[REQUEST] Begin with the line that contains "extrude(amount=7)" and end with the line that contains "imported = [obj": copy that span of lines exactly, and nothing outside it.

[CAD and scene scripts]
==============================
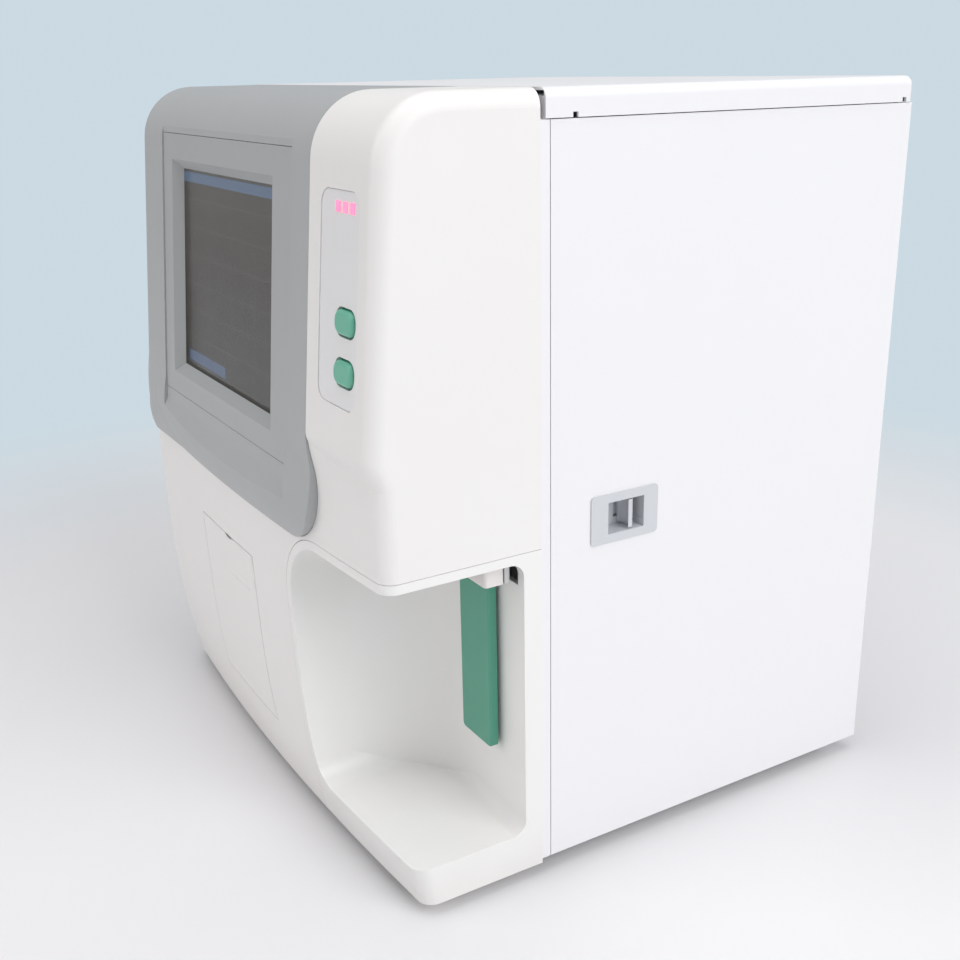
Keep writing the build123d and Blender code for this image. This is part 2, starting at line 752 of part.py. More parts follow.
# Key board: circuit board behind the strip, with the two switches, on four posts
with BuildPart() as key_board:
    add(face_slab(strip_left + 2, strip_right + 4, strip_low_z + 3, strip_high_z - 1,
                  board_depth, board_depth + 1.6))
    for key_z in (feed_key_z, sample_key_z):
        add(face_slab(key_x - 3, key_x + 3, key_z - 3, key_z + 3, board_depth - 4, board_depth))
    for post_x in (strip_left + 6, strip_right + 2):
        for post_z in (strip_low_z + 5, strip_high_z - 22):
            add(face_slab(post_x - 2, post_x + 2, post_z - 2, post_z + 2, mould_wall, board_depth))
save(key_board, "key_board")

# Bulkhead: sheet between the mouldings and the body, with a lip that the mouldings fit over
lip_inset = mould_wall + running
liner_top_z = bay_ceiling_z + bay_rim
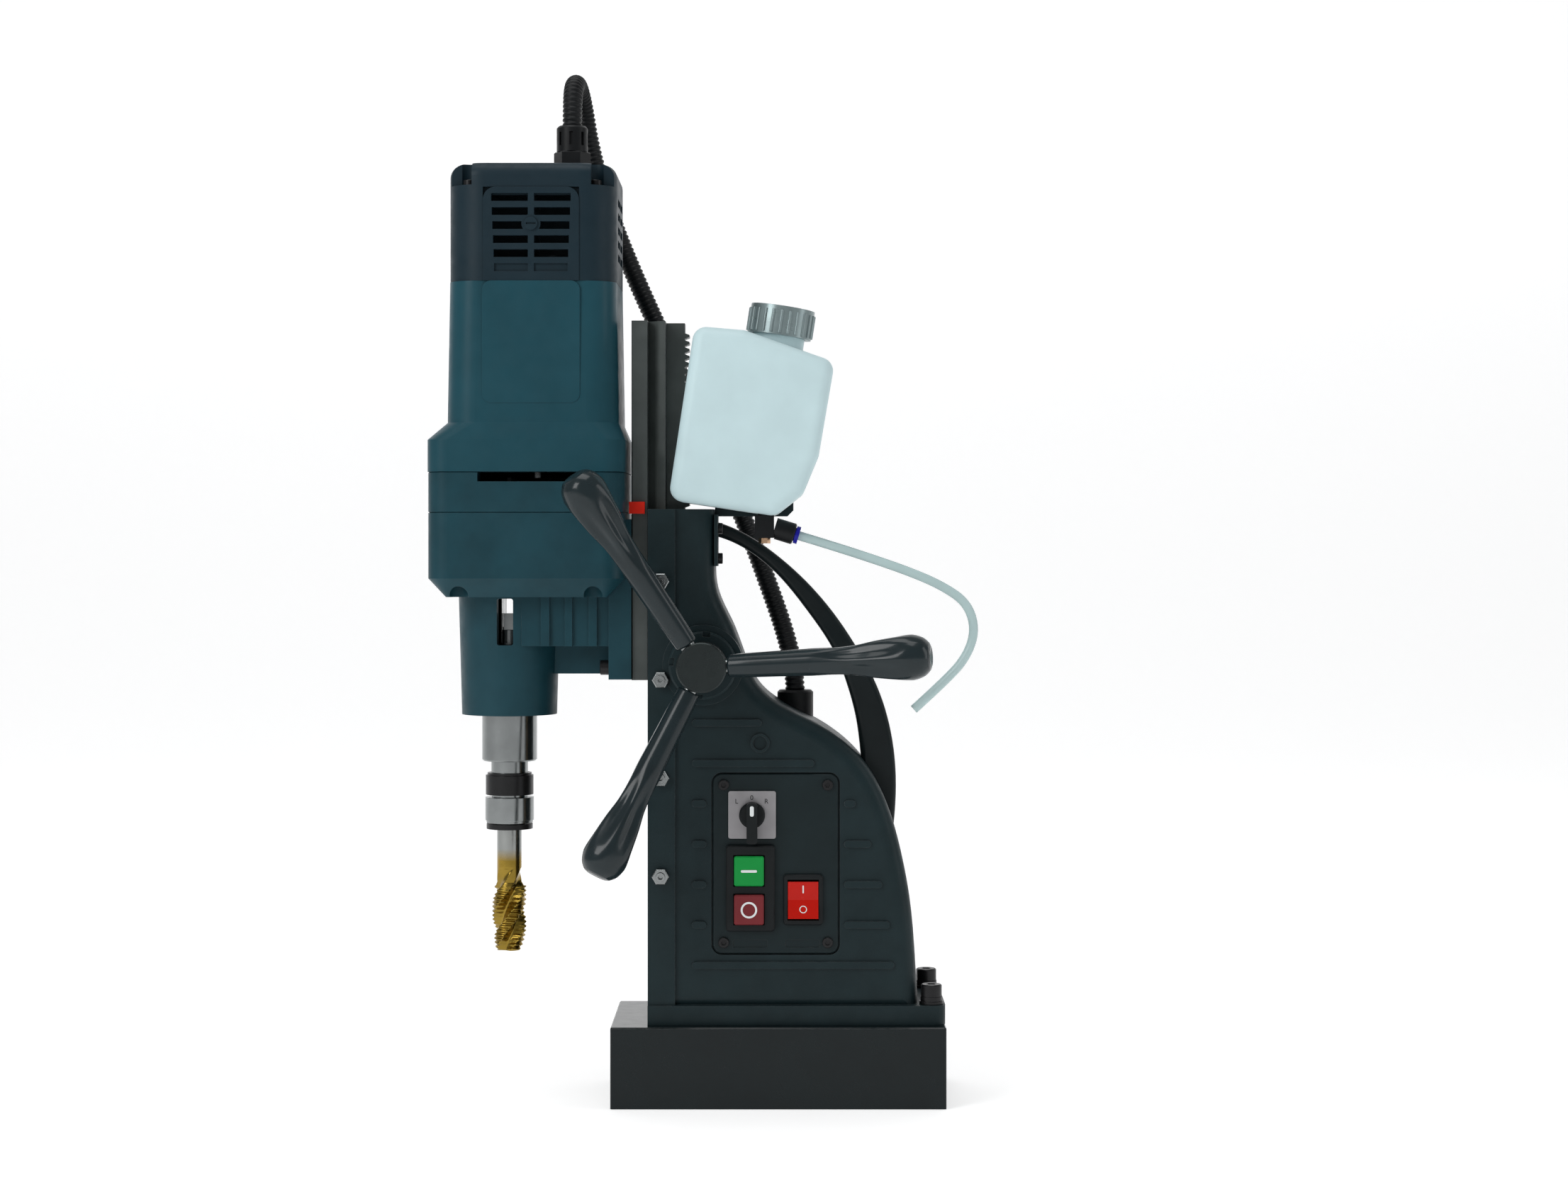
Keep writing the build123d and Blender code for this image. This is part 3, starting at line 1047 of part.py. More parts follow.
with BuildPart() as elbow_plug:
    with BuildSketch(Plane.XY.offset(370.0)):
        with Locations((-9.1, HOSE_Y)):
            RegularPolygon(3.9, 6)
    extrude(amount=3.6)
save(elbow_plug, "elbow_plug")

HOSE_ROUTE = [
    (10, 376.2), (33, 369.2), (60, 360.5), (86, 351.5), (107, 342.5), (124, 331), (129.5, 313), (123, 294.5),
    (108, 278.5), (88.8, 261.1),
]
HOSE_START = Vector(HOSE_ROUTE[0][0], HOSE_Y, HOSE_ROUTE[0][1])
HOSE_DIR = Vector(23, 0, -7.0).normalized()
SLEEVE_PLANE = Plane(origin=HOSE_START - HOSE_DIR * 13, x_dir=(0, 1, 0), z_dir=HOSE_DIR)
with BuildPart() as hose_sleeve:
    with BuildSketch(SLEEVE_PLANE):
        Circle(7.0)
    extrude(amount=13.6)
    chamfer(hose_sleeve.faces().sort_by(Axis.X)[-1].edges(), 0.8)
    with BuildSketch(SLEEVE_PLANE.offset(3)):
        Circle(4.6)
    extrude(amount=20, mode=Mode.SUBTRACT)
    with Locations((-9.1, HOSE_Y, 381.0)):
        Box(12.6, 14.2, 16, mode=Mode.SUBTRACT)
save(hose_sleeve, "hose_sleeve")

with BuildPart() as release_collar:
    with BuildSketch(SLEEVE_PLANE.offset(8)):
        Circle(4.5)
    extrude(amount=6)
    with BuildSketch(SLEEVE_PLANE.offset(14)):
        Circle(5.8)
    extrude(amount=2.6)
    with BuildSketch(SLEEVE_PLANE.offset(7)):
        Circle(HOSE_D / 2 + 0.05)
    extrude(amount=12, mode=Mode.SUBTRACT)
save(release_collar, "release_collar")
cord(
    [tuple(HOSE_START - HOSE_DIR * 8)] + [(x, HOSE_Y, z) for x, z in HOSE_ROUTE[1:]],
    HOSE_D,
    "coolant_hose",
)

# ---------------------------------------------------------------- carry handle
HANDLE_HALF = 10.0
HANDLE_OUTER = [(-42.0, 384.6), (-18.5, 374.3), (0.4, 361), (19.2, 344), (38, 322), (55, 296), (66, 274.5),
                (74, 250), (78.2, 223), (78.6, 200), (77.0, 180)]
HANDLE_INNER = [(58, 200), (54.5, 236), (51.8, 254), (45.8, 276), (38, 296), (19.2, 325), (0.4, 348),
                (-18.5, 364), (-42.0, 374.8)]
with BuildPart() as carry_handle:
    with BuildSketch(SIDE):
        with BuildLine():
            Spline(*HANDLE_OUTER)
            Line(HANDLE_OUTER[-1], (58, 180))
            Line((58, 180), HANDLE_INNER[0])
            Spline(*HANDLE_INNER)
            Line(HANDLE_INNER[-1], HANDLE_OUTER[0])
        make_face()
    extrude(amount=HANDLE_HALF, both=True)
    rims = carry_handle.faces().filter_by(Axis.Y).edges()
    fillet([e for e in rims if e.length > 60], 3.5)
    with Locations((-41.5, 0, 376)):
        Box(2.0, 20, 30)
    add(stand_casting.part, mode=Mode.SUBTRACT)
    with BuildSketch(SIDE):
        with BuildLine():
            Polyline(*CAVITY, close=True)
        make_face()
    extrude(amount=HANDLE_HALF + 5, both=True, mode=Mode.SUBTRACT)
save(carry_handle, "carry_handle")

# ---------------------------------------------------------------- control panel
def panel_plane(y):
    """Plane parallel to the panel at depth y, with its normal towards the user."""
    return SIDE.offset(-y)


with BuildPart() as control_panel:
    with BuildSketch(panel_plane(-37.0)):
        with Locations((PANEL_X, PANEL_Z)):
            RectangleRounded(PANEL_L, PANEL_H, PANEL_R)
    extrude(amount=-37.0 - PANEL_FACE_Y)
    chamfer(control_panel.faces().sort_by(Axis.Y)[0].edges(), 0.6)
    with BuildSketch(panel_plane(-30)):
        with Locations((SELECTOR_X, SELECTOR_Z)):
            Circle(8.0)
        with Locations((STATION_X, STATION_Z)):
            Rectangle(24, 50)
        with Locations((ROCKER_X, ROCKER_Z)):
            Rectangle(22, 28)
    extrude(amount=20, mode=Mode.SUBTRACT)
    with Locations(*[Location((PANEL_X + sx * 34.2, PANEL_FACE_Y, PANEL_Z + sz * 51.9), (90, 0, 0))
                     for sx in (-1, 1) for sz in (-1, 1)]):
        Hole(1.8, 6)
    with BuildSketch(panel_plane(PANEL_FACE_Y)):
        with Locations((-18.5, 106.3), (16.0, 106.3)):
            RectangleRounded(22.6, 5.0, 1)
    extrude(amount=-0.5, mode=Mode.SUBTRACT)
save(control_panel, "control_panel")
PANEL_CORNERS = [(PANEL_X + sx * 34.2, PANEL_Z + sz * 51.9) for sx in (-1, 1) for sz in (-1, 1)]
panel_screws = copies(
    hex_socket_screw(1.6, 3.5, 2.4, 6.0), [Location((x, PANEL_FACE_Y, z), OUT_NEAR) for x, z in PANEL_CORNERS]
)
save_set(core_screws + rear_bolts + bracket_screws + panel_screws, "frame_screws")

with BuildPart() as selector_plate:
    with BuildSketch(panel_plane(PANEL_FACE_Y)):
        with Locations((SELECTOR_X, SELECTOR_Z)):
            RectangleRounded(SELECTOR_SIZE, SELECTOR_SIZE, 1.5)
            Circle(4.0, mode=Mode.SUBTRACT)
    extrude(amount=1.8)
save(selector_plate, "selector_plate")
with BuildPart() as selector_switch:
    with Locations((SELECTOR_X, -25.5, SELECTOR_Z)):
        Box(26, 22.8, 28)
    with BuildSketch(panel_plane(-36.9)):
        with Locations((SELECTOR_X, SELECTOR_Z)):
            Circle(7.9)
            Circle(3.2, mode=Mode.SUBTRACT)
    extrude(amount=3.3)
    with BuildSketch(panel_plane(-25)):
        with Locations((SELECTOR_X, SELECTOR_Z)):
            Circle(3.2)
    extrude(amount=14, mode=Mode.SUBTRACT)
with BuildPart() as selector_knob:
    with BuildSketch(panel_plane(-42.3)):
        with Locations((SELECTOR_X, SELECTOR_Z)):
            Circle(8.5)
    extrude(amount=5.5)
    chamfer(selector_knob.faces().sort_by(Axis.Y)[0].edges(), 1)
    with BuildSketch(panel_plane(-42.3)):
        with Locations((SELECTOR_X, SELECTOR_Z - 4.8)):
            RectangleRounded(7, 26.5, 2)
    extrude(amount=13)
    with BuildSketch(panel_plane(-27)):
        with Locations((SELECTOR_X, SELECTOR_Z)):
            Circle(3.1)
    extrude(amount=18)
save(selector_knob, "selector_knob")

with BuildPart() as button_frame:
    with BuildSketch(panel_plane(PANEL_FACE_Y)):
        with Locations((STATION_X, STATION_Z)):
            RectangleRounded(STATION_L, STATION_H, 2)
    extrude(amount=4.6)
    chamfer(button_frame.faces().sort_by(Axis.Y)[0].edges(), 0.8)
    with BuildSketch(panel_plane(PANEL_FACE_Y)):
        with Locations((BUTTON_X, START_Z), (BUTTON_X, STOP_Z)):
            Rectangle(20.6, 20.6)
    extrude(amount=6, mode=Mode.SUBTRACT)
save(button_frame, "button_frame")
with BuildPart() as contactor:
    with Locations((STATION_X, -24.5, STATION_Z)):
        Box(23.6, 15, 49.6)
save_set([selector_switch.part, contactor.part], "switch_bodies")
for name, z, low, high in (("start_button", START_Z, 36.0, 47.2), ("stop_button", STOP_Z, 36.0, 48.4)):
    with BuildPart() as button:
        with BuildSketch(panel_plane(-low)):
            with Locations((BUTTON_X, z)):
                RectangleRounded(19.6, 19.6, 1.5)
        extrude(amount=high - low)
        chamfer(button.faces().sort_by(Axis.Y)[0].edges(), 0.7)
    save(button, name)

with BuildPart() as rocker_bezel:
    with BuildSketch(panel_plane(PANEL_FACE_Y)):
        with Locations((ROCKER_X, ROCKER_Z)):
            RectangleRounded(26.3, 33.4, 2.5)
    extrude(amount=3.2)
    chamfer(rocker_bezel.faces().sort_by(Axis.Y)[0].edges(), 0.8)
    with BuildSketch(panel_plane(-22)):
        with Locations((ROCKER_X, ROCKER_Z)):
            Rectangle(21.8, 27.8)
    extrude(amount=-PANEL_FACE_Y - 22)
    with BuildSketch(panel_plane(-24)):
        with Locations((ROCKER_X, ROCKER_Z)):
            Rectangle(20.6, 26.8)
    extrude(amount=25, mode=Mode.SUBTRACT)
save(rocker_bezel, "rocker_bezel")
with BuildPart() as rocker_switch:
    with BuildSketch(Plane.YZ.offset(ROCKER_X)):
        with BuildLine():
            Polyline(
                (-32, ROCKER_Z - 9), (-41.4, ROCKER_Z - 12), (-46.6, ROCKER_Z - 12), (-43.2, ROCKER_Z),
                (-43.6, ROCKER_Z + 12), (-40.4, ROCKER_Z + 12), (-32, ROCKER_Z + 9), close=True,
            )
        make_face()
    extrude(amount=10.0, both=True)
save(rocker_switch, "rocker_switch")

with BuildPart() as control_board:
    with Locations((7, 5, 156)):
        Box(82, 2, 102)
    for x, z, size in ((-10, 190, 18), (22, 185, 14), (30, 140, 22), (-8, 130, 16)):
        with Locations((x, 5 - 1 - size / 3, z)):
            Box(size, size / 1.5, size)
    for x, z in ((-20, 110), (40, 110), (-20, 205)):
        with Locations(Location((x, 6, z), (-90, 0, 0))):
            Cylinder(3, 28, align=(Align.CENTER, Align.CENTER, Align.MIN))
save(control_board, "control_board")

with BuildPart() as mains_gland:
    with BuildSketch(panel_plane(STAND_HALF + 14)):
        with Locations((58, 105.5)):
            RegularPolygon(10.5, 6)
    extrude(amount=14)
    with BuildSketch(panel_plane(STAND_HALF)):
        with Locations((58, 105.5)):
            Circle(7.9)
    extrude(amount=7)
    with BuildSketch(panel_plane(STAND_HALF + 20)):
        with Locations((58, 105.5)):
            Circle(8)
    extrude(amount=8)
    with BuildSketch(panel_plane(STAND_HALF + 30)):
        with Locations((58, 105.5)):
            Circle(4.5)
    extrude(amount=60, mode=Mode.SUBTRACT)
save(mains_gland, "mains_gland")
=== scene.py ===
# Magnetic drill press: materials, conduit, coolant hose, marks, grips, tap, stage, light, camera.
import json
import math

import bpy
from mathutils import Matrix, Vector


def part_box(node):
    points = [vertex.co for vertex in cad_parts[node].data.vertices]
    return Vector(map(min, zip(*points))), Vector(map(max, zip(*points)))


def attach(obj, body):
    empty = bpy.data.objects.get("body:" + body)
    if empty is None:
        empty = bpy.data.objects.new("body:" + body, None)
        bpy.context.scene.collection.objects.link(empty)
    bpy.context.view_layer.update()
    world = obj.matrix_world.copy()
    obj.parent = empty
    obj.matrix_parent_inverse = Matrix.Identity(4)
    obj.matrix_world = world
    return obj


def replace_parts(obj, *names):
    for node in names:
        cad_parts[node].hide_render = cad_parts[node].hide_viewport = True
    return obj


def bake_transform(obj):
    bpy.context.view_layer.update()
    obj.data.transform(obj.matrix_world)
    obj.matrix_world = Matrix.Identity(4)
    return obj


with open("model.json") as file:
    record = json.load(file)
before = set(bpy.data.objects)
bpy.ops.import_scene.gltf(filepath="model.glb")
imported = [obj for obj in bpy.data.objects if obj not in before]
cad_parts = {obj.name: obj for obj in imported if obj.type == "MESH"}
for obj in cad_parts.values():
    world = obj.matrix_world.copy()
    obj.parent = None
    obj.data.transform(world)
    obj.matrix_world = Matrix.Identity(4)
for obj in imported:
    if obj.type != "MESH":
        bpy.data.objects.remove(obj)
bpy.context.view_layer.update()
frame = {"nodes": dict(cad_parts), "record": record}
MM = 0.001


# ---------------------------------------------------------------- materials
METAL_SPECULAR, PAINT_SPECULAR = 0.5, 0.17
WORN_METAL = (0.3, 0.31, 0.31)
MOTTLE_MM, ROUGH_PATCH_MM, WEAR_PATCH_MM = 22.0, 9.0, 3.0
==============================
[ANSWER IN FULL]
    extrude(amount=7)
    with BuildSketch(panel_plane(STAND_HALF + 20)):
        with Locations((58, 105.5)):
            Circle(8)
    extrude(amount=8)
    with BuildSketch(panel_plane(STAND_HALF + 30)):
        with Locations((58, 105.5)):
            Circle(4.5)
    extrude(amount=60, mode=Mode.SUBTRACT)
save(mains_gland, "mains_gland")
=== scene.py ===
# Magnetic drill press: materials, conduit, coolant hose, marks, grips, tap, stage, light, camera.
import json
import math

import bpy
from mathutils import Matrix, Vector


def part_box(node):
    points = [vertex.co for vertex in cad_parts[node].data.vertices]
    return Vector(map(min, zip(*points))), Vector(map(max, zip(*points)))


def attach(obj, body):
    empty = bpy.data.objects.get("body:" + body)
    if empty is None:
        empty = bpy.data.objects.new("body:" + body, None)
        bpy.context.scene.collection.objects.link(empty)
    bpy.context.view_layer.update()
    world = obj.matrix_world.copy()
    obj.parent = empty
    obj.matrix_parent_inverse = Matrix.Identity(4)
    obj.matrix_world = world
    return obj


def replace_parts(obj, *names):
    for node in names:
        cad_parts[node].hide_render = cad_parts[node].hide_viewport = True
    return obj


def bake_transform(obj):
    bpy.context.view_layer.update()
    obj.data.transform(obj.matrix_world)
    obj.matrix_world = Matrix.Identity(4)
    return obj


with open("model.json") as file:
    record = json.load(file)
before = set(bpy.data.objects)
bpy.ops.import_scene.gltf(filepath="model.glb")
imported = [obj for obj in bpy.data.objects if obj not in before]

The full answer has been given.